*SET PROBLEM*. Every line with the string "that" should be gathered.
================================
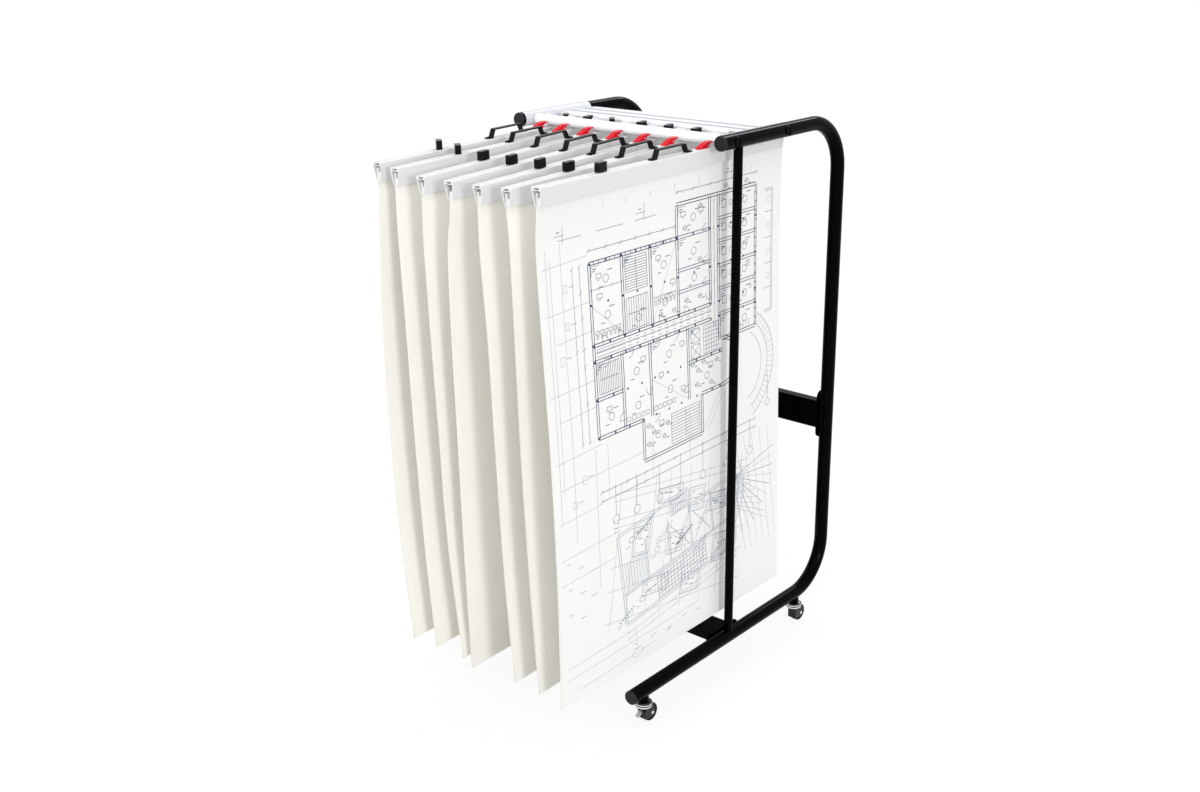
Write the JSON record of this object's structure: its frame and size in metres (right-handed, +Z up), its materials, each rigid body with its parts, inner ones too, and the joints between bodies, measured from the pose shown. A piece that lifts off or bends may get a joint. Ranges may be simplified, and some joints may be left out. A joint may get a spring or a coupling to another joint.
{
  "type": "plan hanging rack",
  "caption": "Mobile hanging rack for large plans: two bent tube side frames on castors, a cross beam and rail, and long clamps that hold packs of sheets.",
  "frame": {"origin": "on the floor, in the middle of the width and of the depth", "axes": "+Z up, +X to the right seen from the front, -Y to the front, where the clamps reach out"},
  "size_m": [0.661, 1.0409, 1.365],
  "materials": {
    "black_lacquer": "gloss black stoved lacquer on steel tube",
    "white_lacquer": "semi-gloss white lacquer",
    "clamp_white": "satin white coated aluminium extrusion",
    "black_plastic": "satin black moulded plastic",
    "red_plastic": "gloss red moulded plastic",
    "zinc": "bright zinc plated pressed steel",
    "castor_grey": "dark grey coated pressed steel",
    "wheel_black": "smooth black rubber tread",
    "paper": "uncoated cream-white drawing paper"
  },
  "bodies": {
    "rack_frame": {"left_side_frame": "black_lacquer", "right_side_frame": "black_lacquer", "front_beam": "white_lacquer", "rear_rail": "white_lacquer", "mid_crossbar": "black_lacquer", "base_crossbar": "black_lacquer", "end_caps": "black_plastic", "frame_bolts": "black_plastic"},
    "front_left_castor_fork": {"front_left_castor_fork": "castor_grey"},
    "front_left_castor_wheel": {"front_left_castor_wheel": "wheel_black"},
    "front_left_castor_brake": {"front_left_castor_brake": "zinc"},
    "rear_left_castor_fork": {"rear_left_castor_fork": "castor_grey"},
    "rear_left_castor_wheel": {"rear_left_castor_wheel": "wheel_black"},
    "front_right_castor_fork": {"front_right_castor_fork": "castor_grey"},
    "front_right_castor_wheel": {"front_right_castor_wheel": "wheel_black"},
    "front_right_castor_brake": {"front_right_castor_brake": "zinc"},
    "rear_right_castor_fork": {"rear_right_castor_fork": "castor_grey"},
    "rear_right_castor_wheel": {"rear_right_castor_wheel": "wheel_black"},
    "clamp_1": {"clamp_1_channel": "clamp_white", "clamp_1_handle": "black_plastic", "clamp_1_plans": "paper"},
    "clamp_1_catch": {"clamp_1_catch": "red_plastic"},
    "clamp_1_front_knob": {"clamp_1_front_knob": "black_plastic"},
    "clamp_1_rear_knob": {"clamp_1_rear_knob": "black_plastic"},
    "clamp_2": {"clamp_2_channel": "clamp_white", "clamp_2_handle": "black_plastic", "clamp_2_plans": "paper"},
    "clamp_2_catch": {"clamp_2_catch": "red_plastic"},
    "clamp_2_front_knob": {"clamp_2_front_knob": "black_plastic"},
    "clamp_2_rear_knob": {"clamp_2_rear_knob": "black_plastic"},
    "clamp_3": {"clamp_3_channel": "clamp_white", "clamp_3_handle": "black_plastic", "clamp_3_plans": "paper"},
    "clamp_3_catch": {"clamp_3_catch": "red_plastic"},
    "clamp_3_front_knob": {"clamp_3_front_knob": "black_plastic"},
    "clamp_3_rear_knob": {"clamp_3_rear_knob": "black_plastic"},
    "clamp_4": {"clamp_4_channel": "clamp_white", "clamp_4_handle": "black_plastic", "clamp_4_plans": "paper"},
    "clamp_4_catch": {"clamp_4_catch": "red_plastic"},
    "clamp_4_front_knob": {"clamp_4_front_knob": "black_plastic"},
    "clamp_4_rear_knob": {"clamp_4_rear_knob": "black_plastic"},
    "clamp_5": {"clamp_5_channel": "clamp_white", "clamp_5_handle": "black_plastic", "clamp_5_plans": "paper"},
    "clamp_5_catch": {"clamp_5_catch": "red_plastic"},
    "clamp_5_front_knob": {"clamp_5_front_knob": "black_plastic"},
    "clamp_5_rear_knob": {"clamp_5_rear_knob": "black_plastic"},
    "clamp_6": {"clamp_6_channel": "clamp_white", "clamp_6_handle": "black_plastic", "clamp_6_plans": "paper"},
    "clamp_6_catch": {"clamp_6_catch": "red_plastic"},
    "clamp_6_front_knob": {"clamp_6_front_knob": "black_plastic"},
    "clamp_6_rear_knob": {"clamp_6_rear_knob": "black_plastic"},
    "clamp_7": {"clamp_7_channel": "clamp_white", "clamp_7_handle": "black_plastic", "clamp_7_plans": "paper"},
    "clamp_7_catch": {"clamp_7_catch": "red_plastic"},
    "clamp_7_front_knob": {"clamp_7_front_knob": "black_plastic"},
    "clamp_7_rear_knob": {"clamp_7_rear_knob": "black_plastic"}
  },
  "joints": [
    {"name": "front_left_castor_swivel", "type": "hinge", "parent": "rack_frame", "child": "front_left_castor_fork", "pos_m": [-0.31, -0.2645, 0.058], "axis": [0, 0, 1], "continuous": true},
    {"name": "front_left_castor_roll", "type": "hinge", "parent": "front_left_castor_fork", "child": "front_left_castor_wheel", "pos_m": [-0.31, -0.2445, 0.0225], "axis": [1, 0, 0], "continuous": true},
    {"name": "front_left_castor_brake_press", "type": "hinge", "parent": "front_left_castor_fork", "child": "front_left_castor_brake", "pos_m": [-0.31, -0.2737, 0.035], "axis": [1, 0, 0], "range_deg": [0, 18], "stiffness_Nm_per_rad": 0.01, "springref_deg": -5.73},
    {"name": "rear_left_castor_swivel", "type": "hinge", "parent": "rack_frame", "child": "rear_left_castor_fork", "pos_m": [-0.31, 0.3785, 0.058], "axis": [0, 0, 1], "continuous": true},
    {"name": "rear_left_castor_roll", "type": "hinge", "parent": "rear_left_castor_fork", "child": "rear_left_castor_wheel", "pos_m": [-0.31, 0.3985, 0.0225], "axis": [1, 0, 0], "continuous": true},
    {"name": "front_right_castor_swivel", "type": "hinge", "parent": "rack_frame", "child": "front_right_castor_fork", "pos_m": [0.31, -0.2645, 0.058], "axis": [0, 0, 1], "continuous": true},
    {"name": "front_right_castor_roll", "type": "hinge", "parent": "front_right_castor_fork", "child": "front_right_castor_wheel", "pos_m": [0.31, -0.2445, 0.0225], "axis": [1, 0, 0], "continuous": true},
    {"name": "front_right_castor_brake_press", "type": "hinge", "parent": "front_right_castor_fork", "child": "front_right_castor_brake", "pos_m": [0.31, -0.2737, 0.035], "axis": [1, 0, 0], "range_deg": [0, 18], "stiffness_Nm_per_rad": 0.01, "springref_deg": -5.73},
    {"name": "rear_right_castor_swivel", "type": "hinge", "parent": "rack_frame", "child": "rear_right_castor_fork", "pos_m": [0.31, 0.3785, 0.058], "axis": [0, 0, 1], "continuous": true},
    {"name": "rear_right_castor_roll", "type": "hinge", "parent": "rear_right_castor_fork", "child": "rear_right_castor_wheel", "pos_m": [0.31, 0.3985, 0.0225], "axis": [1, 0, 0], "continuous": true},
    {"name": "clamp_1_slide", "type": "slide", "parent": "rack_frame", "child": "clamp_1", "axis": [1, 0, 0], "range_m": [-0.014, 0.012]},
    {"name": "clamp_1_catch_lift", "type": "hinge", "parent": "clamp_1", "child": "clamp_1_catch", "pos_m": [-0.24896, 0.02267, 1.33603], "axis": [-0.9995, -0.0314, 0], "range_deg": [0, 25]},
    {"name": "clamp_1_front_knob_turn", "type": "hinge", "parent": "clamp_1", "child": "clamp_1_front_knob", "pos_m": [-0.23791, -0.32903, 1.325], "axis": [0.0005, -0.0157, 0.9999], "range_deg": [-180, 180]},
    {"name": "clamp_1_rear_knob_turn", "type": "hinge", "parent": "clamp_1", "child": "clamp_1_rear_knob", "pos_m": [-0.25198, 0.11869, 1.33204], "axis": [0.0005, -0.0157, 0.9999], "range_deg": [-180, 180]},
    {"name": "clamp_2_slide", "type": "slide", "parent": "rack_frame", "child": "clamp_2", "axis": [1, 0, 0], "range_m": [-0.012, 0.024]},
    {"name": "clamp_2_catch_lift", "type": "hinge", "parent": "clamp_2", "child": "clamp_2_catch", "pos_m": [-0.17774, 0.02276, 1.33572], "axis": [-1, -0.0052, 0], "range_deg": [0, 25]},
    {"name": "clamp_2_front_knob_turn", "type": "hinge", "parent": "clamp_2", "child": "clamp_2_front_knob", "pos_m": [-0.1759, -0.32897, 1.32101], "axis": [0.0001, -0.0262, 0.9997], "range_deg": [-180, 180]},
    {"name": "clamp_2_rear_knob_turn", "type": "hinge", "parent": "clamp_2", "child": "clamp_2_rear_knob", "pos_m": [-0.17825, 0.11887, 1.33273], "axis": [0.0001, -0.0262, 0.9997], "range_deg": [-180, 180]},
    {"name": "clamp_3_slide", "type": "slide", "parent": "rack_frame", "child": "clamp_3", "axis": [1, 0, 0], "range_m": [-0.024, 0.024]},
    {"name": "clamp_3_catch_lift", "type": "hinge", "parent": "clamp_3", "child": "clamp_3_catch", "pos_m": [-0.09864, 0.02293, 1.33525], "axis": [-0.9999, -0.0122, 0], "range_deg": [0, 25]},
    {"name": "clamp_3_front_knob_turn", "type": "hinge", "parent": "clamp_3", "child": "clamp_3_front_knob", "pos_m": [-0.09434, -0.32851, 1.31502], "axis": [0.0005, -0.0419, 0.9991], "range_deg": [-180, 180]},
    {"name": "clamp_3_rear_knob_turn", "type": "hinge", "parent": "clamp_3", "child": "clamp_3_rear_knob", "pos_m": [-0.09981, 0.11907, 1.33378], "axis": [0.0005, -0.0419, 0.9991], "range_deg": [-180, 180]},
    {"name": "clamp_4_slide", "type": "slide", "parent": "rack_frame", "child": "clamp_4", "axis": [1, 0, 0], "range_m": [-0.024, 0.024]},
    {"name": "clamp_4_catch_lift", "type": "hinge", "parent": "clamp_4", "child": "clamp_4_catch", "pos_m": [-0.0061, 0.02292, 1.33525], "axis": [-1, 0, 0], "range_deg": [0, 25]},
    {"name": "clamp_4_front_knob_turn", "type": "hinge", "parent": "clamp_4", "child": "clamp_4_front_knob", "pos_m": [-0.0061, -0.32854, 1.31502], "axis": [0, -0.0419, 0.9991], "range_deg": [-180, 180]},
    {"name": "clamp_4_rear_knob_turn", "type": "hinge", "parent": "clamp_4", "child": "clamp_4_rear_knob", "pos_m": [-0.0061, 0.11907, 1.33378], "axis": [0, -0.0419, 0.9991], "range_deg": [-180, 180]},
    {"name": "clamp_5_slide", "type": "slide", "parent": "rack_frame", "child": "clamp_5", "axis": [1, 0, 0], "range_m": [-0.024, 0.024]},
    {"name": "clamp_5_catch_lift", "type": "hinge", "parent": "clamp_5", "child": "clamp_5_catch", "pos_m": [0.07726, 0.02291, 1.3353], "axis": [-1, -0.0052, 0], "range_deg": [0, 25]},
    {"name": "clamp_5_front_knob_turn", "type": "hinge", "parent": "clamp_5", "child": "clamp_5_front_knob", "pos_m": [0.07909, -0.32859, 1.31568], "axis": [0.0002, -0.0401, 0.9992], "range_deg": [-180, 180]},
    {"name": "clamp_5_rear_knob_turn", "type": "hinge", "parent": "clamp_5", "child": "clamp_5_rear_knob", "pos_m": [0.07675, 0.11905, 1.33366], "axis": [0.0002, -0.0401, 0.9992], "range_deg": [-180, 180]},
    {"name": "clamp_6_slide", "type": "slide", "parent": "rack_frame", "child": "clamp_6", "axis": [1, 0, 0], "range_m": [-0.024, 0.024]},
    {"name": "clamp_6_catch_lift", "type": "hinge", "parent": "clamp_6", "child": "clamp_6_catch", "pos_m": [0.15961, 0.02283, 1.33551], "axis": [-1, -0.007, 0], "range_deg": [0, 25]},
    {"name": "clamp_6_front_knob_turn", "type": "hinge", "parent": "clamp_6", "child": "clamp_6_front_knob", "pos_m": [0.16206, -0.32878, 1.31834], "axis": [0.0002, -0.0332, 0.9995], "range_deg": [-180, 180]},
    {"name": "clamp_6_rear_knob_turn", "type": "hinge", "parent": "clamp_6", "child": "clamp_6_rear_knob", "pos_m": [0.15894, 0.11896, 1.3332], "axis": [0.0002, -0.0332, 0.9995], "range_deg": [-180, 180]},
    {"name": "clamp_7_slide", "type": "slide", "parent": "rack_frame", "child": "clamp_7", "axis": [1, 0, 0], "range_m": [-0.024, 0.009]},
    {"name": "clamp_7_catch_lift", "type": "hinge", "parent": "clamp_7", "child": "clamp_7_catch", "pos_m": [0.25863, 0.02262, 1.33613], "axis": [-0.9998, 0.0192, 0], "range_deg": [0, 25]},
    {"name": "clamp_7_front_knob_turn", "type": "hinge", "parent": "clamp_7", "child": "clamp_7_front_knob", "pos_m": [0.25187, -0.32922, 1.32633], "axis": [-0.0002, -0.0122, 0.9999], "range_deg": [-180, 180]},
    {"name": "clamp_7_rear_knob_turn", "type": "hinge", "parent": "clamp_7", "child": "clamp_7_rear_knob", "pos_m": [0.26047, 0.11867, 1.33181], "axis": [-0.0002, -0.0122, 0.9999], "range_deg": [-180, 180]}
  ]
}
================================
*EXERCISE RESPONSE*.
Write the JSON record of this object's structure: its frame and size in metres (right-handed, +Z up), its materials, each rigid body with its parts, inner ones too, and the joints between bodies, measured from the pose shown. A piece that lifts off or bends may get a joint. Ranges may be simplified, and some joints may be left out. A joint may get a spring or a coupling to another joint.
  "caption": "Mobile hanging rack for large plans: two bent tube side frames on castors, a cross beam and rail, and long clamps that hold packs of sheets.",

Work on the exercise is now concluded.